Corporate Environmental Planning is built around five coherent steps to ensure the right environmental performance projects are funded. Firstly, the establishment and distillation of overall environmental goals into key performance indicators fit for incorporation into business execution strategies. Secondly, the issuing of guidelines that highlight focus areas for performance improvement and provide direction for business unit environmental plans. Thirdly, leveraging best practice methodologies in the development of these plans to identify environmental initiatives that align with business requirements and strategies. Fourthly, a consolidated corporate analysis of the projected costs and benefits of proposed projects to determine those with the potential to deliver the largest environmental returns relative to company-wide sustainability investment. And finally, the implementation of projects selected, including communicating their anticipated contribution to achieving overall environmental goals. By optimizing cost and resource allocation, this model accelerates progress towards environmental objectives while identifying synergies and focusing efforts on voluntary rather than compliance-driven initiatives.

While much of the Corporate Environmental Planning framework may seem intuitive, the devil is in the execution. With large corporations typically run as discrete business units, environmental performance management is often plagued by a lack of transparency and clarity when aiming for organization-wide coordination. Without an integrated business planning approach, potentially significant opportunities can be lost because they are not immediately apparent, or buried within a business unit. While DuPont is now recognized as an innovator in sustainability performance, the early days of trying to control environmental impact were defined by the need to rally the company as a whole, rather than limit risk mitigation efforts to individual business units. In the period since, though, improved integration of sustainability and business strategies has seen major investments in new or redesigned products with quantifiable environmental benefits. This has enabled the company to exceed environmental objectives, while at the same time generate substantial new revenue streams.

Like all business models entailing cultural change, implementation of a Corporate Environmental Planning approach must begin with a strong and visible management commitment. Indeed, this reflects a key belief held by DuPont: that people and leadership are the most important factor in shaping the success of sustainability practices. Part of this involves setting specific, ambitious goals that simultaneously motivate employees, demand genuine resource allocation, and promote accountability.
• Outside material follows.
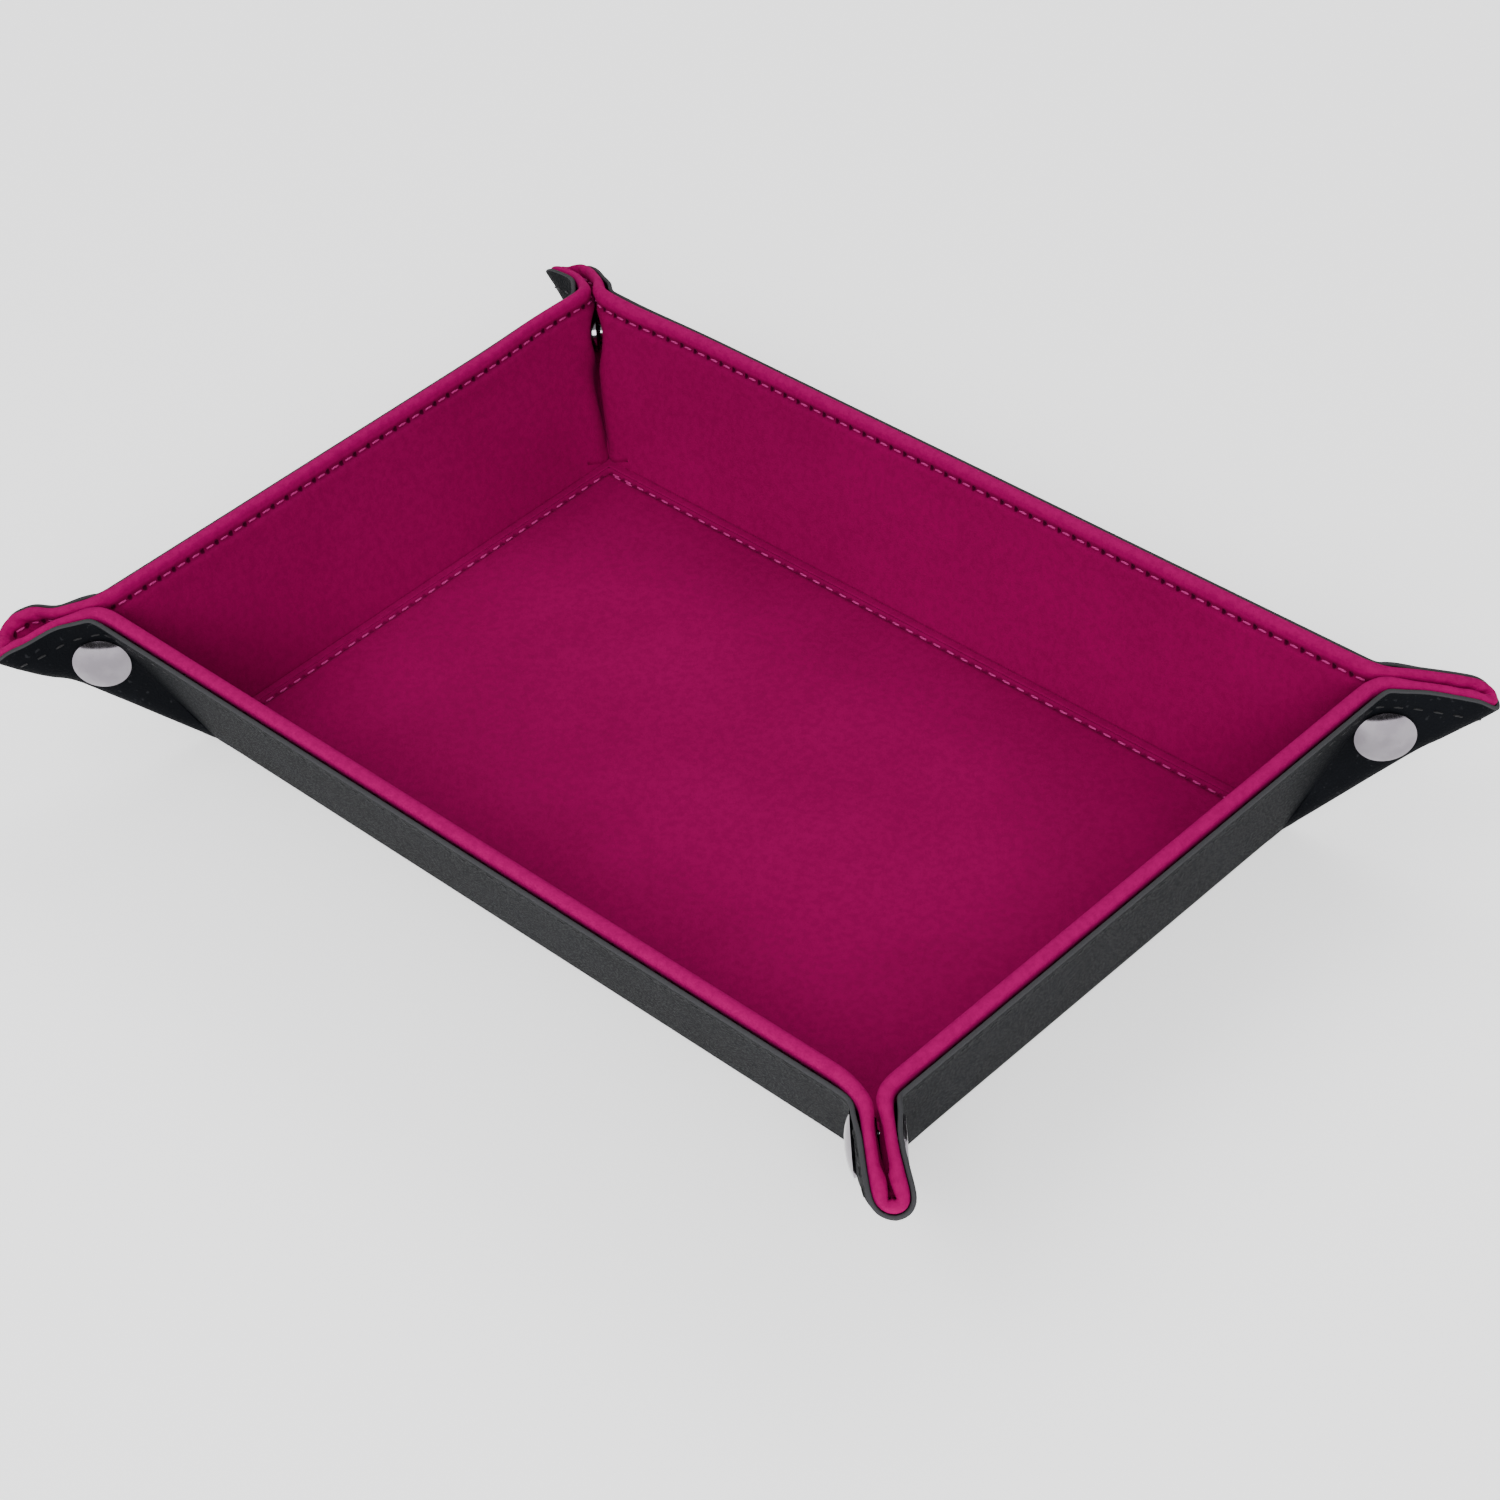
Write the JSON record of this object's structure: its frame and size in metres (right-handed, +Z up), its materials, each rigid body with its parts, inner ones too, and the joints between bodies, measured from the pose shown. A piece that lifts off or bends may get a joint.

Even more importantly, it is the responsibility of senior leaders to thoughtfully align strategy and goals by developing a consolidated roadmap that integrates environmental and business cycle planning. With a horizontal view across a company, this planning model provides the perspective necessary to execute a process that brings business unit leaders together around the table to identify opportunities and leverage operational synergies. Similarly, this planning model provides the perspective necessary to determine the most impactful and cost effective projects to pursue as part of a unified action plan.